* **Written exercise**
Copy out all of the data exactly as it appears.

* **Information shown**
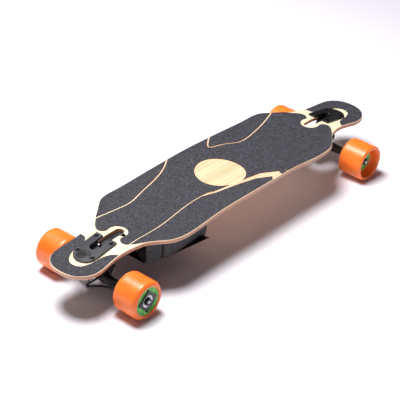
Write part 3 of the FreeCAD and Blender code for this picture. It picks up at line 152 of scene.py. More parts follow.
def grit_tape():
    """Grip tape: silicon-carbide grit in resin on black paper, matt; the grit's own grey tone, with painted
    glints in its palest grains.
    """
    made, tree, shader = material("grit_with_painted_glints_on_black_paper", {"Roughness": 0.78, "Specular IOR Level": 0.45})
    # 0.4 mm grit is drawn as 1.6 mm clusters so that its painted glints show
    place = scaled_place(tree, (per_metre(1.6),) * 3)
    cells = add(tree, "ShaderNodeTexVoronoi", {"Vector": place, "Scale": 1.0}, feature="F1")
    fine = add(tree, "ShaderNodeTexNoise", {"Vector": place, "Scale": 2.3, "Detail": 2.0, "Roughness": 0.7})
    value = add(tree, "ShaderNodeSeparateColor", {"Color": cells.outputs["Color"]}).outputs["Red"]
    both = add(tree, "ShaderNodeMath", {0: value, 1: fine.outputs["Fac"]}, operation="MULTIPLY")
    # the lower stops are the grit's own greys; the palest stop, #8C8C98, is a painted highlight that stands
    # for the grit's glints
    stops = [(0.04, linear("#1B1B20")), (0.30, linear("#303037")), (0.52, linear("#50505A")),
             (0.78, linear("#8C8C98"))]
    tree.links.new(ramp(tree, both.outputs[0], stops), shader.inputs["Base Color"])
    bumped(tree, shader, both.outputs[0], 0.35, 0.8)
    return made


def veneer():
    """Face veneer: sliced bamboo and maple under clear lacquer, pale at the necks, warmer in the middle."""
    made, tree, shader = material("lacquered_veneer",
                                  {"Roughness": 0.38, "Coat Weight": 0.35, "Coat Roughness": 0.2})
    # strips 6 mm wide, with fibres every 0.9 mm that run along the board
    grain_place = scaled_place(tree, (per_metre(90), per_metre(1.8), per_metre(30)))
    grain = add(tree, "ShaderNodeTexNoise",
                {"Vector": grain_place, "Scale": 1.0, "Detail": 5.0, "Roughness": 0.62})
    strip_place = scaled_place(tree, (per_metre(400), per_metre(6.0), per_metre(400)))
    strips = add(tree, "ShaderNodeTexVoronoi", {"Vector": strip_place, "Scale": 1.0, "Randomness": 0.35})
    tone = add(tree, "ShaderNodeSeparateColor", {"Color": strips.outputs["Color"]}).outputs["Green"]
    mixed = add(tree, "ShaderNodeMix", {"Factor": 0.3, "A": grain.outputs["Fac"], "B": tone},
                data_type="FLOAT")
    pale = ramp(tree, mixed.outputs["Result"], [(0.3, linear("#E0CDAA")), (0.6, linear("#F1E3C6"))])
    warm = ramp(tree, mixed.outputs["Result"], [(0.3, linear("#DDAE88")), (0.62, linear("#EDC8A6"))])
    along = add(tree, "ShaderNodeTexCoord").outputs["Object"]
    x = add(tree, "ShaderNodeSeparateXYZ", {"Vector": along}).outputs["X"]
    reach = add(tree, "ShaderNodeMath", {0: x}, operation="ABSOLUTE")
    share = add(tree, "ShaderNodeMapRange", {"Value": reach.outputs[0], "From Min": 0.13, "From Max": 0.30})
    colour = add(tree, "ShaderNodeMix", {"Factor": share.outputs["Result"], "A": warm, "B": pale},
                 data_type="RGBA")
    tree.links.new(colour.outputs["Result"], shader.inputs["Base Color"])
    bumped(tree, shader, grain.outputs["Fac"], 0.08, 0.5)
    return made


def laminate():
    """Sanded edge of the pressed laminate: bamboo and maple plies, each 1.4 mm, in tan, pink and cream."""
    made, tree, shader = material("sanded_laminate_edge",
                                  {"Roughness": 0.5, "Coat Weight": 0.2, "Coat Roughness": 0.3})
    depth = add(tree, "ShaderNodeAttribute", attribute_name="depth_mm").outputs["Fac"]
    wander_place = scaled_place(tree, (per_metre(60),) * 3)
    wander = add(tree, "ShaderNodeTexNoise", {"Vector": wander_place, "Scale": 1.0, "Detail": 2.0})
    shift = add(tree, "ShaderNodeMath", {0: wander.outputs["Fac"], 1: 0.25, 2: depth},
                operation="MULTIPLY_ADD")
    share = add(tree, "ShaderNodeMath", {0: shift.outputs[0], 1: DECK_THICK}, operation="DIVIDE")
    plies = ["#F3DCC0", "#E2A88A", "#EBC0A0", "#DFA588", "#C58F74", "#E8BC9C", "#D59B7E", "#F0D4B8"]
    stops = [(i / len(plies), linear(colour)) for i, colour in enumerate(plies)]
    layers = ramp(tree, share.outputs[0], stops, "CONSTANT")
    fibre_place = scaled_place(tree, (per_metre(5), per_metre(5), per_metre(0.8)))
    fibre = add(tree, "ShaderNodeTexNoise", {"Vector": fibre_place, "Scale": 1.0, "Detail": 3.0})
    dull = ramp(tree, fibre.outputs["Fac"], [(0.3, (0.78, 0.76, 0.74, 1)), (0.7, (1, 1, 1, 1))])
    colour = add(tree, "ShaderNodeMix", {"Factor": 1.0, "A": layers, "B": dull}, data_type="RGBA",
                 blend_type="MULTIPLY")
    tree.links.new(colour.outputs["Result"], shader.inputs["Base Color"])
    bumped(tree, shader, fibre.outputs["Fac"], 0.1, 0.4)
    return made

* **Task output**
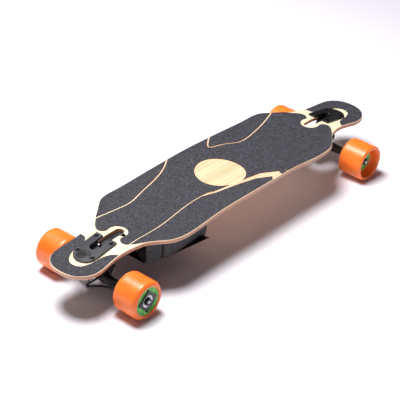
Write part 3 of the FreeCAD and Blender code for this picture. It picks up at line 152 of scene.py. More parts follow.
def grit_tape():
    """Grip tape: silicon-carbide grit in resin on black paper, matt; the grit's own grey tone, with painted
    glints in its palest grains.
    """
    made, tree, shader = material("grit_with_painted_glints_on_black_paper", {"Roughness": 0.78, "Specular IOR Level": 0.45})
    # 0.4 mm grit is drawn as 1.6 mm clusters so that its painted glints show
    place = scaled_place(tree, (per_metre(1.6),) * 3)
    cells = add(tree, "ShaderNodeTexVoronoi", {"Vector": place, "Scale": 1.0}, feature="F1")
    fine = add(tree, "ShaderNodeTexNoise", {"Vector": place, "Scale": 2.3, "Detail": 2.0, "Roughness": 0.7})
    value = add(tree, "ShaderNodeSeparateColor", {"Color": cells.outputs["Color"]}).outputs["Red"]
    both = add(tree, "ShaderNodeMath", {0: value, 1: fine.outputs["Fac"]}, operation="MULTIPLY")
    # the lower stops are the grit's own greys; the palest stop, #8C8C98, is a painted highlight that stands
    # for the grit's glints
    stops = [(0.04, linear("#1B1B20")), (0.30, linear("#303037")), (0.52, linear("#50505A")),
             (0.78, linear("#8C8C98"))]
    tree.links.new(ramp(tree, both.outputs[0], stops), shader.inputs["Base Color"])
    bumped(tree, shader, both.outputs[0], 0.35, 0.8)
    return made


def veneer():
    """Face veneer: sliced bamboo and maple under clear lacquer, pale at the necks, warmer in the middle."""
    made, tree, shader = material("lacquered_veneer",
                                  {"Roughness": 0.38, "Coat Weight": 0.35, "Coat Roughness": 0.2})
    # strips 6 mm wide, with fibres every 0.9 mm that run along the board
    grain_place = scaled_place(tree, (per_metre(90), per_metre(1.8), per_metre(30)))
    grain = add(tree, "ShaderNodeTexNoise",
                {"Vector": grain_place, "Scale": 1.0, "Detail": 5.0, "Roughness": 0.62})
    strip_place = scaled_place(tree, (per_metre(400), per_metre(6.0), per_metre(400)))
    strips = add(tree, "ShaderNodeTexVoronoi", {"Vector": strip_place, "Scale": 1.0, "Randomness": 0.35})
    tone = add(tree, "ShaderNodeSeparateColor", {"Color": strips.outputs["Color"]}).outputs["Green"]
    mixed = add(tree, "ShaderNodeMix", {"Factor": 0.3, "A": grain.outputs["Fac"], "B": tone},
                data_type="FLOAT")
    pale = ramp(tree, mixed.outputs["Result"], [(0.3, linear("#E0CDAA")), (0.6, linear("#F1E3C6"))])
    warm = ramp(tree, mixed.outputs["Result"], [(0.3, linear("#DDAE88")), (0.62, linear("#EDC8A6"))])
    along = add(tree, "ShaderNodeTexCoord").outputs["Object"]
    x = add(tree, "ShaderNodeSeparateXYZ", {"Vector": along}).outputs["X"]
    reach = add(tree, "ShaderNodeMath", {0: x}, operation="ABSOLUTE")
    share = add(tree, "ShaderNodeMapRange", {"Value": reach.outputs[0], "From Min": 0.13, "From Max": 0.30})
    colour = add(tree, "ShaderNodeMix", {"Factor": share.outputs["Result"], "A": warm, "B": pale},
                 data_type="RGBA")
    tree.links.new(colour.outputs["Result"], shader.inputs["Base Color"])
    bumped(tree, shader, grain.outputs["Fac"], 0.08, 0.5)
    return made


def laminate():
    """Sanded edge of the pressed laminate: bamboo and maple plies, each 1.4 mm, in tan, pink and cream."""
    made, tree, shader = material("sanded_laminate_edge",
                                  {"Roughness": 0.5, "Coat Weight": 0.2, "Coat Roughness": 0.3})
    depth = add(tree, "ShaderNodeAttribute", attribute_name="depth_mm").outputs["Fac"]
    wander_place = scaled_place(tree, (per_metre(60),) * 3)
    wander = add(tree, "ShaderNodeTexNoise", {"Vector": wander_place, "Scale": 1.0, "Detail": 2.0})
    shift = add(tree, "ShaderNodeMath", {0: wander.outputs["Fac"], 1: 0.25, 2: depth},
                operation="MULTIPLY_ADD")
    share = add(tree, "ShaderNodeMath", {0: shift.outputs[0], 1: DECK_THICK}, operation="DIVIDE")
    plies = ["#F3DCC0", "#E2A88A", "#EBC0A0", "#DFA588", "#C58F74", "#E8BC9C", "#D59B7E", "#F0D4B8"]
    stops = [(i / len(plies), linear(colour)) for i, colour in enumerate(plies)]
    layers = ramp(tree, share.outputs[0], stops, "CONSTANT")
    fibre_place = scaled_place(tree, (per_metre(5), per_metre(5), per_metre(0.8)))
    fibre = add(tree, "ShaderNodeTexNoise", {"Vector": fibre_place, "Scale": 1.0, "Detail": 3.0})
    dull = ramp(tree, fibre.outputs["Fac"], [(0.3, (0.78, 0.76, 0.74, 1)), (0.7, (1, 1, 1, 1))])
    colour = add(tree, "ShaderNodeMix", {"Factor": 1.0, "A": layers, "B": dull}, data_type="RGBA",
                 blend_type="MULTIPLY")
    tree.links.new(colour.outputs["Result"], shader.inputs["Base Color"])
    bumped(tree, shader, fibre.outputs["Fac"], 0.1, 0.4)
    return made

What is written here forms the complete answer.